Capital structure flexibility is another hallmark of resilient M&A. Sponsors who secured delayed-draw debt tranches, negotiated earnouts instead of high cash payments, or left room for secondary growth capital are now in far better shape than those who bet everything on immediate synergy realization. It’s not just about what the model shows—it’s about how much margin of safety you’ve built into the structure.
Strategic acquirers, too, are learning to build for optionality. Microsoft’s $68.7B acquisition of Activision Blizzard is as much about long-term positioning in gaming and the metaverse as it is about financial return. Regulatory risk was a known factor, and the company structured the deal timeline and contingency planning accordingly. That kind of design—slow, deliberate, and layered—offers a blueprint for M&A strategy that doesn’t crack under pressure.

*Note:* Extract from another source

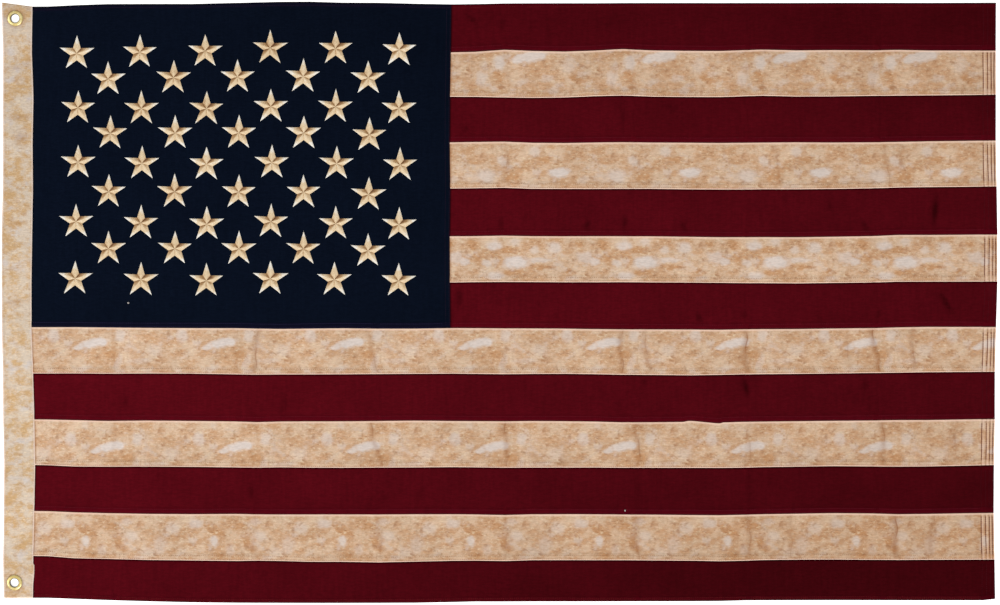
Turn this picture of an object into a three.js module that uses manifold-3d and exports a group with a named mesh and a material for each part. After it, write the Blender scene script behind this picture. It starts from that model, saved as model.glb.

One underappreciated trait of resilient M&A? Exit flexibility. Some sponsors design their deals with multiple exit paths in mind: IPO readiness, strategic sale, or continuation vehicle. Others lock themselves into single-path assumptions. In uncertain cycles, the former tend to win—not because they predict better, but because they plan wider.
High-performing M&A strategy today is less about aggressive assumptions and more about adaptive structure. In an environment where certainty is in short supply, the firms that think beyond the deal—and model multiple futures—are the ones still standing when the cycle turns.
The best merger and acquisition strategies don’t start with ambition—they start with precision. Behind every successful deal is a playbook that aligns structure, execution, and vision—not just a spreadsheet or a sales pitch. From platform roll-ups and bolt-ons to cross-border megadeals, what separates winners isn’t access to capital—it’s the discipline to match capital with conviction. Whether you’re a fund manager building a portfolio company or a strategic acquirer repositioning for long-term growth, M&A isn’t a shortcut. It’s a test of how well your strategy holds under pressure, across functions, and beyond the model. And in this cycle, only the sharpest playbooks deliver.